Ihr Partner und ihr Umfeld seien in dieser Situation sehr unterstützend gewesen. Doch Aline fällt es anfangs schwer, sich ihrem Umfeld zu öffnen. «Besonders vor der Diagnose war ich sehr privat. Ich hatte Angst, dass ich mir alles eingebildet habe und mein Umfeld nun damit belaste.» Als sie ihren Partner kennenlernt, trifft sie ihn jeweils am Abend, und während er am nächsten Tag arbeiten geht, crasht sie. «Man kann leichte Formen von ME/CFS ziemlich gut verstecken», sagt Aline. Während des rund 45-minütigen Gesprächs für diesen Text ist ihr dann auch nichts anzumerken, sie spricht klar und wirkt nicht, als würde es sie erschöpfen, auf die Fragen zu antworten. Das sei für sie auch bei der Arbeit schwierig, erzählt sie. «Die Leute sehen mich und sehen ausser dem Rollstuhl kein Merkmal einer Einschränkung, aber wenn ich von einem Arbeitstag nach Hause komme, lege ich mich zuerst eine Stunde flach hin und brauche absolute Ruhe.» Auch die Unterstützung des Umfelds sei für Aussenstehende nicht sichtbar. Mittlerweile habe sie sich etwas daran gewöhnt, Hilfe anzunehmen, doch manchmal, wenn zum Beispiel ihre 70-jährige Mutter im Haushalt hilft und sie nur daneben sitzen könne, dann sei es schwierig, das zu akzeptieren. Besonders, weil Aline nicht weiss, ob ihre Krankheit jemals heilt.

Planung statt Heilung

Aktuell gibt es in der Schweiz keine zugelassenen Medikamente gegen die Krankheit. Manche Betroffene greifen deshalb zu «Off-Label»-Medikamenten, die nicht für ME/CFS zugelassen sind, aber die Symptome bessern können. Seit letztem Jahr setzt auch Aline solche Medikamente ein, sonst versucht sie aber nicht, jede neue Therapie auszuprobieren. «Es braucht jedes Mal extrem viel Energie und auch finanzielle Ressourcen, etwas Neues zu machen. Besonders wenn man Hoffnung schöpft und dann enttäuscht wird.»

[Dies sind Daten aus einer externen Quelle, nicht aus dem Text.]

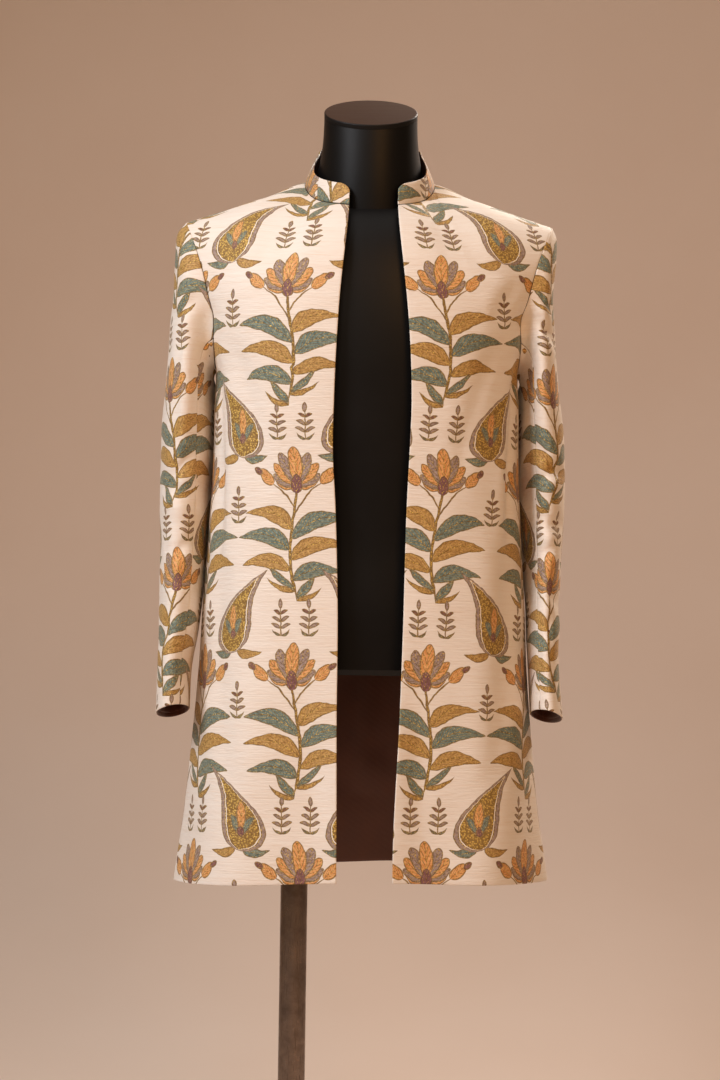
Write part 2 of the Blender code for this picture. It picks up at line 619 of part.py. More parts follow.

Stattdessen hat sie viele Selbstexperimente gemacht und alles dokumentiert. «Ich bin Aktivitäten durchgegangen und habe versucht, sonst möglich wenig zu ändern. Dann habe ich geschaut: Wie geht es mir nach einem Spaziergang? Wie reagiert mein Körper auf ein Glas Wein?» So habe sie sich besser kennengelernt und gemerkt, welche Belastungen ihr Körper verträgt und was ihn überlastet. Dank diesen Experimenten und genauer Belastungsplanung ist sie nun schon seit drei Jahren ohne Crash.

Für die ersten Stunden nach der Kundgebung haben Aline und ihre Mutter ein Protokoll abgemacht, an das sich die beiden halten werden. Die ersten eineinhalb Stunden wird sie sich hinlegen, ihre Mutter wird in dieser Zeit noch nicht mit ihr sprechen, sonst könnte es zu viel werden.